Granted, I do see some inner conflict, with the longing. The most suggestive part of the poem, as far as I'm concerned, is that last line in which the image of an iris and an oleander is invoked. Living in an area where there are copious amounts of oleanders, I am well aware that they are poisonous, and I wonder if this is the sentiment you were trying to bring out; this dual image of beauty and poison. If so, I approve.
Lyrically and linguistically, this is very well done, as per the usual. If I had my way, however, you would focus more on the sentiments in the last two lines throughout the rest of the poem.
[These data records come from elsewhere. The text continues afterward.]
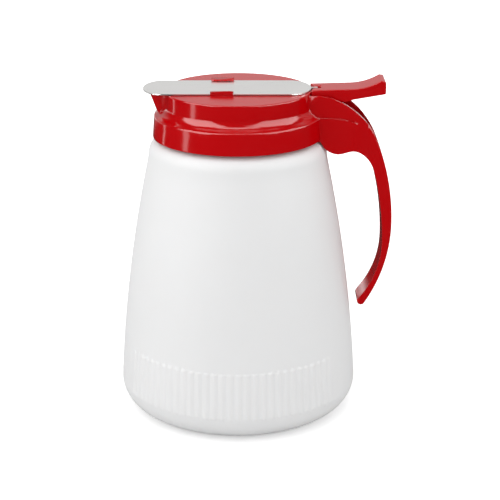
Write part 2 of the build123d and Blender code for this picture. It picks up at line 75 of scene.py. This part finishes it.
# %% [markdown]
# The red pieces are moulded ABS with a polished mould face. It gives the eye one deep, even red,
# clear reflections of the lamps and a faint waviness of the skin, called orange peel, about 3 mm
# from crest to crest. A mould has no truly sharp edges, so a bevel node bends the shading over the
# last 0.9 mm before each edge, where it catches a thin line of light. The deck under the blade is
# left a little matt by the mould, which hides the scratches of use, and the two lugs on it are
# plump all over, so there the bevel node reaches 2.4 mm.
# %% Red ABS
DECK_HEIGHT = 182.3 * MM
DECK_BAND = 0.05 * MM
DECK_ROUGHNESS = 0.26
LUG_TOP_HEIGHT = 183.45 * MM
LUGS_END = 20.0 * MM
EDGE_LIGHT = 0.9 * MM
LUG_EDGE_LIGHT = 2.4 * MM


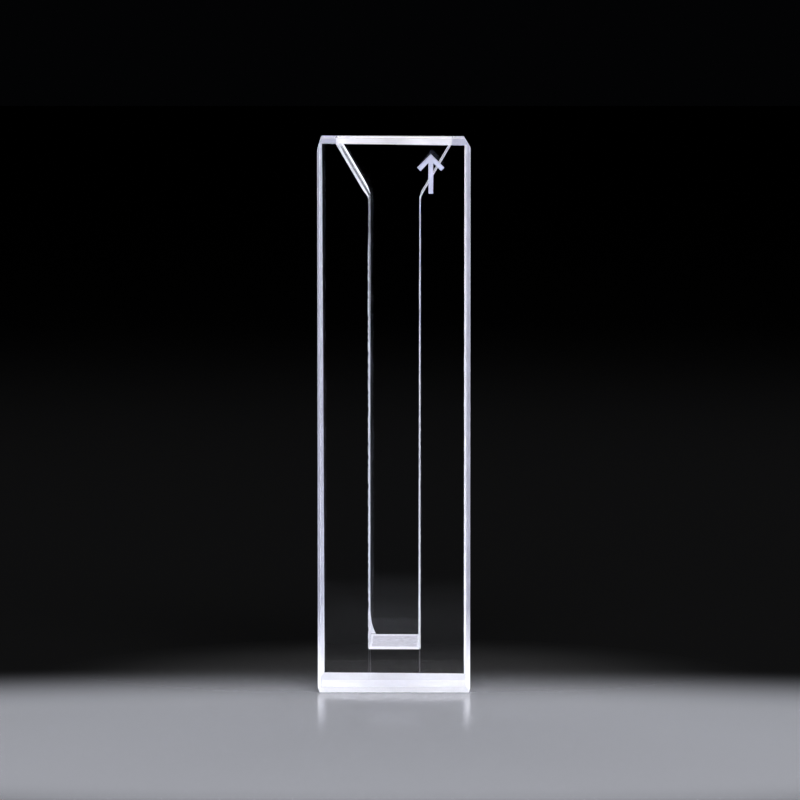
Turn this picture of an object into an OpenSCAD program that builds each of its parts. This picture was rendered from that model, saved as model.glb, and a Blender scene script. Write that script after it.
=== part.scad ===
// Semi-micro cuvette: a square column fused from five quartz plates,
// with a narrow full-depth slot that opens into a funnel mouth.
// Origin: centre of the foot. +Z up, +X right, front window towards -Y.

/* [Cell] */
// Outer width across the two ground sides
cell_w = 12.35; // [11.5:0.05:15]
// Outer height from foot to rim
cell_h = 45; // [36:0.5:60]

/* [Windows] */
// Light path between the two windows
path_l = 10; // [5:0.5:20]
// Thickness of each polished window
window_t = 1.25; // [1:0.05:2]

/* [Slot] */
// Width of the slot that holds the sample
slot_w = 4.1; // [2:0.1:5]
// Height of the solid base under the slot
base_h = 3.5; // [2:0.1:10]

/* [Funnel] */
// Width of the mouth at the rim
mouth_w = 9.7; // [8:0.1:10]
// Depth of the funnel below the rim
funnel_h = 4.8; // [3:0.1:8]
// Radius where a funnel slope turns into the slot wall
knee_r = 1; // [0.2:0.1:1.5]

/* [Edge bevels] */
// How far the rim bevel of a window reaches in from its face
rim_bevel_in = 0.5; // [0.2:0.05:0.8]
// How far the rim bevel of a window reaches down its face
rim_bevel_down = 0.6; // [0.2:0.05:1]
// How far the rim bevel of a side reaches in
side_bevel_in = 0.45; // [0.2:0.05:0.8]
// How far the rim bevel of a side reaches down
side_bevel_down = 0.9; // [0.2:0.05:1.5]
// How far the foot bevel of a window reaches in from its face
foot_bevel_in = 0.5; // [0.2:0.05:0.8]
// How far the foot bevel of a window reaches up its face
foot_bevel_up = 0.55; // [0.2:0.05:1]
// How far the foot bevel of a side reaches in
foot_side_in = 0.12; // [0.05:0.01:0.4]
// How far the foot bevel of a side reaches up
foot_side_up = 0.3; // [0.1:0.05:0.8]
// Width of the bevel down each upright edge
corner_bevel = 0.3; // [0.1:0.05:0.5]

/* [Orientation mark] */
// Width of the arrow's head
mark_w = 2.2; // [1:0.1:3]
// Height of the arrow
mark_h = 3.2; // [2:0.1:5]
// Width of the arrow's strokes
mark_stroke = 0.38; // [0.2:0.02:0.6]
// Depth of the engraving in the front window
mark_depth = 0.06; // [0.02:0.01:0.1]
// Centre of the mark in from the right side
mark_in = 3.2; // [2:0.1:5]
// Centre of the mark down from the rim
mark_down = 2.9; // [2.5:0.1:10]

/* [Hidden] */

cell_d = path_l + 2 * window_t;
half_w = cell_w / 2;
half_d = cell_d / 2;
half_slot = slot_w / 2;
half_path = path_l / 2;
slope_w = (mouth_w - slot_w) / 2;
// Angle of a funnel slope from the upright, and the length of wall that the knee's arc takes up
slope_angle = atan(slope_w / funnel_h);
knee_tangent = knee_r * tan(slope_angle / 2);
knee_z = cell_h - funnel_h;
knee_steps = 6;
// Cutting shapes run this far past what they cut
past = 1;

clear_quartz = [0.80, 0.86, 0.95, 0.35];
ground_quartz = [0.78, 0.79, 0.90, 0.85];

// Outline of the column seen from the front, with its four side bevels
module front_outline() {
    polygon([
        [-half_w + foot_side_in, 0],
        [half_w - foot_side_in, 0],
        [half_w, foot_side_up],
        [half_w, cell_h - side_bevel_down],
        [half_w - side_bevel_in, cell_h],
        [-half_w + side_bevel_in, cell_h],
        [-half_w, cell_h - side_bevel_down],
        [-half_w, foot_side_up],
    ]);
}

// Outline of the column seen from the side, with the window bevels
module side_outline() {
    polygon([
        [-half_d + foot_bevel_in, 0],
        [half_d - foot_bevel_in, 0],
        [half_d, foot_bevel_up],
        [half_d, cell_h - rim_bevel_down],
        [half_d - rim_bevel_in, cell_h],
        [-half_d + rim_bevel_in, cell_h],
        [-half_d, cell_h - rim_bevel_down],
        [-half_d, foot_bevel_up],
    ]);
}

// Outline of the column seen from above, with its four corner bevels
module plan_outline() {
    polygon([
        [-half_w + corner_bevel, -half_d],
        [half_w - corner_bevel, -half_d],
        [half_w, -half_d + corner_bevel],
        [half_w, half_d - corner_bevel],
        [half_w - corner_bevel, half_d],
        [-half_w + corner_bevel, half_d],
        [-half_w, half_d - corner_bevel],
        [-half_w, -half_d + corner_bevel],
    ]);
}

// The whole column as ground and bevelled after fusing, before the slot is taken out of it
module column() {
    intersection() {
        rotate([90, 0, 0]) linear_extrude(cell_d + 2 * past, center = true) front_outline();
        rotate([90, 0, 90]) linear_extrude(cell_w + 2 * past, center = true) side_outline();
        linear_extrude(cell_h) plan_outline();
    }
}

// The part of the column between two depths
module column_slice(y_from, y_to) {
    intersection() {
        column();
        translate([-half_w - past, y_from, -past]) cube([cell_w + 2 * past, y_to - y_from, cell_h + 2 * past]);
    }
}

// An upward arrow centred on the origin: a stem under a chevron
module arrow() {
    // A chevron stroke at 45 degrees is this tall where an upright line cuts it
    stroke_cut = mark_stroke * sqrt(2);
    tip = mark_h / 2;
    wing = mark_w / 2;
    translate([-mark_stroke / 2, -mark_h / 2]) square([mark_stroke, mark_h - stroke_cut]);
    polygon([
        [0, tip],
        [wing, tip - wing],
        [wing - stroke_cut / 2, tip - wing - stroke_cut / 2],
        [0, tip - stroke_cut],
        [-wing + stroke_cut / 2, tip - wing - stroke_cut / 2],
        [-wing, tip - wing],
    ]);
}

// Outline of the right-hand wall seen from the front: upright beside the slot,
// then round the knee and out along the funnel slope
module wall_outline() {
    knee_x = half_slot + knee_r;
    knee_arc_z = knee_z - knee_tangent;
    polygon(concat(
        [[half_w + past, 0], [half_w + past, cell_h + past], [half_slot + slope_w, cell_h + past]],
        [[half_slot + slope_w, cell_h]],
        [for (i = [knee_steps:-1:0])
            let (a = slope_angle * i / knee_steps)
            [knee_x - knee_r * cos(a), knee_arc_z + knee_r * sin(a)]],
        [[half_slot, 0]]
    ));
}

module wall() {
    intersection() {
        column_slice(-half_path, half_path);
        rotate([90, 0, 0]) linear_extrude(path_l, center = true) wall_outline();
    }
}

module front_window() {
    color(clear_quartz)
    difference() {
        column_slice(-half_d - past, -half_path);
        translate([half_w - mark_in, -half_d + mark_depth, cell_h - mark_down])
            rotate([90, 0, 0]) linear_extrude(mark_depth + past) arrow();
    }
}

module back_window() {
    color(clear_quartz) column_slice(half_path, half_d + past);
}

module left_wall() {
    color(ground_quartz) mirror([1, 0, 0]) wall();
}

module right_wall() {
    color(ground_quartz) wall();
}

module base_block() {
    color(ground_quartz)
    intersection() {
        column();
        translate([-half_slot, -half_path, -past]) cube([slot_w, path_l, base_h + past]);
    }
}

front_window();
back_window();
left_wall();
right_wall();
base_block();
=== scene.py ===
"""Looks of the quartz cuvette: five fused plates, with polished windows and ground sides, on a floor with a
painted pale pool of light that fades to painted shade.
"""

import math

import bmesh
import bpy
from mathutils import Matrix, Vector, noise


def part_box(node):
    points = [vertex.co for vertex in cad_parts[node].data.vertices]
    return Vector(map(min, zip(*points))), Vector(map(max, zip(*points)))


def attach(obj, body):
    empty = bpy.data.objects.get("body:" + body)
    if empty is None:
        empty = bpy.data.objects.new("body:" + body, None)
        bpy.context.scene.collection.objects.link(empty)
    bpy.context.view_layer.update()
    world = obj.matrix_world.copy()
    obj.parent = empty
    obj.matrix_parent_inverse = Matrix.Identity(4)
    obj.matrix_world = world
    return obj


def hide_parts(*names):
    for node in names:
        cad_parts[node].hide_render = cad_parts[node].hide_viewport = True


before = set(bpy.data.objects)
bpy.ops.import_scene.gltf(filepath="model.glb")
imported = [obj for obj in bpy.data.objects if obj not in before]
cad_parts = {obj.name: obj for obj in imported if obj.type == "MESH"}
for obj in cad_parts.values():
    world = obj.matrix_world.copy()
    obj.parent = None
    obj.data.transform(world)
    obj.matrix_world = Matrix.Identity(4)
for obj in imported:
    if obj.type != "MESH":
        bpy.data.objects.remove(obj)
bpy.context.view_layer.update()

MM = 0.001

# ---------------------------------------------------------------- sizes, from the frame

front_lo, front_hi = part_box("front_window")
back_lo, back_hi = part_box("back_window")
wall_lo, wall_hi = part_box("right_wall")
base_lo, base_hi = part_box("base_block")

half_w = wall_hi.x
half_d = back_hi.y
half_path = wall_hi.y
half_slot = base_hi.x
floor_z = base_hi.z
rim_z = wall_hi.z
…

i agree with the comment about the imagery in the last two lines-the oleander/iris contrast makes the poem particularly strong, i think. but i also liked the rest of it. i think that my favorite part was this: "...eyes vaguely lit by a sliver / of summer moon that wounds.." i liked it so much i read it out loud and i love the way it feels saying it. i also liked the fact that the writing was incorporated into the poem, so it wasn't just an 'oh how i love you' poem. one suggestion--in the second stanza, you say, "how does one express..." it kind of threw me that the rest of the poem was in first person, but you dip into third here...maybe i'm just too much of an English major. but i'd tweak that a little, see what happens. take care!!
My thanks to both of you. Sam, I am very sorry that I did not see your comment earlier. I've had a good many difficulties this past year that have caused a lot of things to slide. Still no excuse, my sincere apologies.
As always, you both gave me very good comments that I will definitely refer to when I revise this one. I absolutely see your point about the third person, LO. I will correct that. Thanks again!